The replacement of fossil-based PET with regenerated cellulose (RC) resulted in NF3000-based standard-configuration OPV cells with an advantageous power conversion efficiency (PCE) of 15.88%. The excellent PCE and high optical transmission in the visible range (89–92%) validate RC as a competitive, compostable substrate. While the propylene glycol–gelatin (PGG) films showed promise, processing challenges due to thermal sensitivity and water absorption highlighted the need for further material optimization, including potential crosslinking or wax modification.
The developed soil-compatible carbon paste (SCP) performed significantly better as an electrode than the commercial alternative in P3HT:PCBM-based inverted-configuration OPV cells, resulting in a PCE of 1.98%, with Voc of 0.42 V and Jsc of 51 μA cm−2. The obtained values are relatively close to those of the reference cells with a metal-based top electrode. The efficiency of the fully printed inverted OPV can be increased by using a high-performing donor–acceptor blend. The ecological advantages and compostability of the fabricated OPVs provide opportunities for employing fully degradable devices in applications where high performance is important but not the primary requirement.

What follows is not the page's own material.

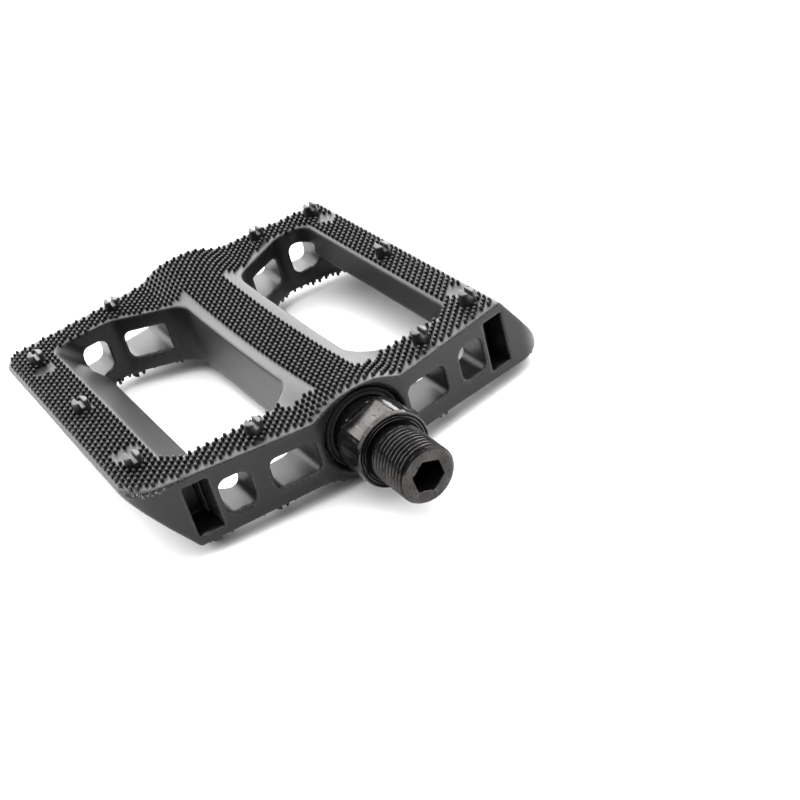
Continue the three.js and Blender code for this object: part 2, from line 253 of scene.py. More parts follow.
SCUFF_COLOUR = (0.12, 0.118, 0.118)
SCUFF_ROUGH = (0.62, 0.62, 0.62)
TORN_COLOUR = (0.16, 0.158, 0.158)
# Near black: the colour of the steel's small pits and of the painted shade in the spindle's thread root and
# flange grooves. Below it, the roughness given under that painted shade.
PIT_AND_PAINTED_SHADE_COLOUR = (0.0012, 0.0011, 0.0010)
PAINTED_SHADE_ROUGH = (0.5, 0.5, 0.5)

# Edges that turn by more than this many degrees are sharp
STUD_SHARP = 38
LATHE_SHARP = 32

# Fields are kept to this many cells from the surface
BAND = 3.0


# ---- camera and light ----


def make_camera():
    angles = (CAMERA_AZIMUTH, CAMERA_ELEVATION, CAMERA_ROLL)
    azimuth, elevation, roll = (math.radians(a) for a in angles)
    back = Vector((
        math.sin(azimuth) * math.cos(elevation),
        -math.cos(azimuth) * math.cos(elevation),
        math.sin(elevation),
    ))
    level = Vector((math.cos(azimuth), math.sin(azimuth), 0))
    right = math.cos(roll) * level + math.sin(roll) * back.cross(level)
    data = bpy.data.cameras.new("camera")
    data.sensor_width = SENSOR_WIDTH
    data.lens = FOCAL_LENGTH
    data.clip_start, data.clip_end = CAMERA_CLIP
    camera = bpy.data.objects.new("camera", data)
    bpy.context.scene.collection.objects.link(camera)
    turned = Matrix((right, back.cross(right), back)).transposed().to_4x4()
    camera.matrix_world = Matrix.Translation(CAMERA_PLACE) @ turned
    bpy.context.scene.camera = camera


def make_sky():
    world = bpy.data.worlds.new("studio")
    world.use_nodes = True
    sky = world.node_tree
    direction = sky.nodes.new("ShaderNodeTexCoord").outputs["Generated"]
    towards = sky.nodes.new("ShaderNodeVectorMath")
    towards.operation = "DOT_PRODUCT"
    towards.inputs[1].default_value = SKY_BRIGHT_SIDE
    level = sky.nodes.new("ShaderNodeMapRange")
    level.interpolation_type = "SMOOTHSTEP"
    level.inputs["From Min"].default_value, level.inputs["From Max"].default_value = SKY_FADE
    level.inputs["To Min"].default_value, level.inputs["To Max"].default_value = SKY_STRENGTH
    sky.links.new(direction, towards.inputs[0])
    sky.links.new(towards.outputs["Value"], level.inputs["Value"])
    sky.links.new(level.outputs["Result"], sky.nodes["Background"].inputs["Strength"])
    sky.nodes["Background"].inputs["Color"].default_value = (1.0, 1.0, 1.0, 1)
    bpy.context.scene.world = world
    bpy.context.scene.view_settings.view_transform = "Standard"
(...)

This design approach can contribute to transforming agricultural models (where advanced sensing systems are essential) into more environmentally sustainable models by preventing the release of unnecessary and harmful chemical substances into the environment. However, its implications extend beyond agriculture. The proposed materials and device structures are also suited for health monitoring and other sectors relying on single-use electronics, where environmental exposure or high-volume disposal is a concern. Compostable or safely decomposing OPV components can significantly reduce the risk of microplastic release and contribute to the circular economy.
Future research will focus on improving the long-term stability of biodegradable layers, scaling up fully printed devices, and assessing degradation behaviour in real soil environments.